Build or We Sue

The quiet city of Piedmont has been plagued with controversy over an expensive project designed to beautify an already picturesque section of town.

Piedmont, that small, wealthy town surrounded on all sides by its hardscrabble neighbor, the city of Oakland, has taken pride over the years in its relative tranquility. But in recent months, the leafy ‘burb has been embroiled in a nasty, internal squabble.

A simple effort to put utility lines underground in one neighborhood has suddenly turned into a $7 million boondoggle with $2.1 million in cost-overruns. And despite the fierce objections lodged by many residents, the Piedmont City Council recently decided that all of the town’s taxpayers will have to pay for the project’s overruns, even though just 144 homes will benefit from it. The reason? Those 144 homeowners might sue.

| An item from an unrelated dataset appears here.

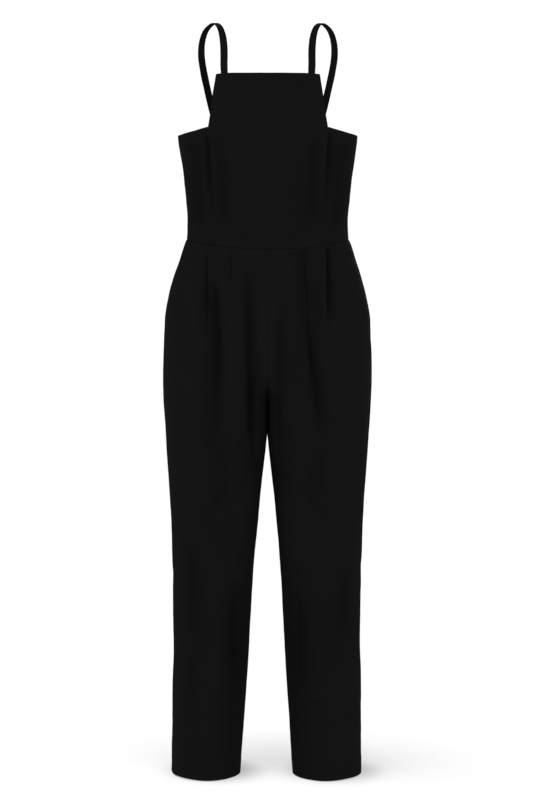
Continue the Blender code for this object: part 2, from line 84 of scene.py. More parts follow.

The project, which would help make a pretty section of the city known as Piedmont Hills prettier, was originally supposed to be paid by the neighborhood’s residents. Those 144 homeowners had voted to contribute $4.6 million toward the project in two ways: $1.2 million in up-front cash and $3.4 million in bonds that the city co-issued in the homeowners’ names and then attached to their annual tax bills.

But then late last year, the private contractor on the project, Valley Utility Services, started running into problems. The company struck unexpected bedrock, which made digging and trenching more difficult and expensive. Then, after a $1 million bailout from the city, the project ground to a halt again in early February, when crews discovered that several hundred feet of trenching plans were either missing or faulty. The new pricetag? Another $1.1 million.

At that point, the city council had three options: Cancel the project, force the 144 homeowners to come up with more cash, or dip yet again into the city’s coffers. Many residents argued for the first or second options. “If the homeowners in the district value the project, they should pay for its true costs,” wrote resident Robert Phelps in an e-mail to council members. “If they are unwilling to do so, then there is no reason for the city to bail them out. Remember, the district residents got to vote for the project. The rest of us, who are now being asked to pick up the skyrocketing tab, did not.”

However, there was no indication that the 144 homeowners would be willing to pay the entire bill, even though some of them had come up with about $100,000 to help move the project along. “I don’t think that there’s any part of this that we could be responsible for now,” said Piedmont Hills steering committee member Lonnie Simonson. “Homeowners didn’t manage that contract, the city did. We’re not asking the city to pay for our project. We’re asking the city to pay for the mistakes they made with the contract.”

Indeed, the city had taken the lead with the project and managed it — not the 144 homeowners — and so it was ultimately the city’s responsibility that contractors ran into unexpected bedrock, the Piedmont Hills homeowners contend. Piedmont City Administrator Geoffrey Grote said the city was unprepared for what had happened because other undergrounding projects had not had these problems.

Grote also said the city had no way to force the 144 homeowners to pay more. “There is no legal mechanism to increase the assessment” on those homeowners without their approval, he said.

And so the only other viable option was to kill the project outright or at least suspend it until the 144 homeowners voluntarily agreed to pay more money. However, such a move would have meant that those homeowners would still be responsible for the $3.4 million in bond debt already spent. And if they chose to protest the council’s decision by refusing to pay the debt, the city would be forced under law to pursue foreclosure against them. This would leave the city open to possible litigation from homeowners, as well as the bondholders should the city fail to cover the bond payments. In fact, staff cited the concern over lawsuits from Piedmont Hills homeowners as the major reason to approve the bailouts.

And the costs could have potentially been staggering. A recent undergrounding lawsuit in a separate district of Piedmont — initiated by a single resident — is expected to cost the city $300,000 or more, according to staff reports.

For her part, Simonson declined to comment on whether Piedmont Hills homeowners would have pursued legal action if the council had voted to cancel construction.

The city also had another problem with canceling the project. Piedmont’s contract with Valley Utility demanded that it pay the contractor a $641,000 “demobilization” fee if it stopped work before the utility undergrounding was done. As a result, it would have cost the city about $1.1 million to fill up the holes in the street caused by the trenching, make them safe, and pay the demobilization penalty. And that turned out to be about the same price to complete the project. In fact, Valley Utility agreed to finish construction for a “not to exceed cost” of $1,127,013.

And so last month a divided city council voted 3-2 to go forward with the project at taxpayer expense. The city also is looking into whether it can blame the engineering firms, Robert Gray Associates and Harris and Associates, for some of the cost overruns. The council also decided to approve a moratorium on future undergrounding projects.